Columnists Features

Retirement age: What issues?

ALTHOUGH the issue first came to the fore mid-last year, it was only on November 19 that Acting President Guy Scott signed the Statutory Instrument (SI) increasing the retirement age from 55 to 65 years.
Immediately, there were sharp reactions with some opposition political parties making it an election issue although most of the objections from the public concerned the life expectancy in Zambia, which according to the 2013 United Nations Development Programme (UNDP) Human Development Report is at 49.4, down from 52 years in 1980.
Others also wondered about the chances of young graduates and the youth getting employed if workers are going to stay in their jobs for another 10 more years.
“The lifespan in Zambia is at about 48 years and constitutionally, retirement age is still 55, so this can be contested,” Zambia Congress of Trade Unions (ZCTU) secretary general Roy Mwaba argued.
The Zambia Federation of Employers (ZFE) was in agreement with the unions with executive director Harrington Chibanda saying ZFE believes that employees are more productive when they are below the age of 55.
He says the federation is aware that Government is looking at delaying the payment of pension benefits so that the money still remains in the economy in the pension schemes.
That is the suspicion of many.
Two months before Dr Scott signed the SI, it was reported in the British media that “people in their 50s and 60s will be urged to work longer by the government in a drive to increase the average retirement age by six months each year”.
The campaign comes on top of legislation which already raises the age at which people qualify for the state pension in line with increased life expectancy.
At present, the average age of retirement in Britain is 64.7 for men and 63.1 for women. The Independent reported that the Department for Work and Pensions said in its business plan that it would like the average to rise by as much as six months every year as it would be a “meaningful change” and would “demonstrate an improvement”.
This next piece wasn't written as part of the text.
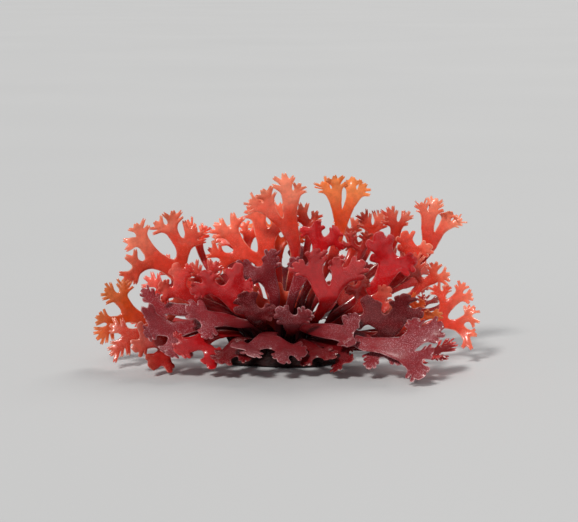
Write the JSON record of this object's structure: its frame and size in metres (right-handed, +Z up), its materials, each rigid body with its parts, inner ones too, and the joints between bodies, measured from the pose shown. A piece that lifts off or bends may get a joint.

The number of over-65s in England is expected to increase by 51 percent over the next 20 years, and the numbers of those aged 85 and above will double by 2030, thereby putting enormous financial pressure on the National Health Services (NHS), social care and state pensions.
Indeed, the issue of the retirement age has much to do with social security and the public purse.
Before the new SI on retirement was signed in Zambia, for full pension, a worker must have attained 55 years of age (50 years for women) with at least 180 months of contributions.
According to, which is connected to the international WageIndicator Network and works together with the University of Amsterdam and other academic and labour institutions to contribute to a more transparent labour market in Zambia, early pension was available to workers having attained the age of 50 with at least 180 months of contributions.
If a worker does not meet the eligibility conditions for pension, he or she would be eligible for old-age settlement as a lump-sum payment.
The monthly pension is an insured worker’s average monthly earnings multiplied by the number of years of contributions. The minimum monthly pension is 20 percent of the national average monthly earnings.
According to the National Pension Scheme Act No. 40 of 1996, in terms of dependents/survivors who include the widow, widower and children, benefits are paid only if, at the time of death, the worker was in recopy of retirement pension or invalidity pension; was entitled to invalidity pension or had reached pensionable age and was entitled to retirement benefit. The minimum survivors’ pension is 20 percent of national average earnings.
The survivors’ pension is available to the spouse until death (or remarriage). If the surviving spouse is younger than 45 years and has no children with the deceased worker, a limited pension is paid for two years.
A lump-sum payment is also available to survivors if the deceased worker did not meet the qualifying conditions. Funeral grant is also provided under the law.
As for pension, it is monthly calculated pension or the minimum pension plus compensation for lost years of work if the worker was employed at the time of death. If the deceased worker was already in receipt of old age or disability pension, this pension is replaced by the survivors’ pension.
In the United States, the social security programme is officially known as the Old Age and Survivors Insurance (OSASI), designed to provide the elderly with a flow of income during retirement.
James Gwartney, Richard Stroup, David MacPherson and Russell Sobel write in Economics: Private and Public Choice 15th edition released early this year that in spite of its official title, social security is not based on principles of insurance.
“Private insurance and pension programmes invest the current payments of customers in buildings, farms or other real assets. Alternatively, they buy stocks and bonds that finance the development of real assets, which generate income that allows the pension fund (or insurance company) to fulfil its future obligations to its customers.
“Social security does not follow this savings-and-investment model, instead it taxes current workers and uses the revenues to finance benefits for existing retirees.
“There is no build-up of productive assets that the federal government can use to fund the future benefits promised to today’s workers. When the current workers retire, their promised social security benefits will have to come from taxes levied on future generations,” they write.
In essence, social security is an inter-generational income-transfer programme, based on pay-as-you-go rather than on the savings and investment principle.
When the programme started in 1934 in the United States, not many people lived past the age of 65, and the nation had lots of workers and few eligible retirees.
For Zambia, however, the sticking point seems to lie in the life expectancy, many believing that they will be unable to get their pension before the trip to the Other Side of Town.
It remains contentious.
But in truth, most social security schemes around the world need to be reformed.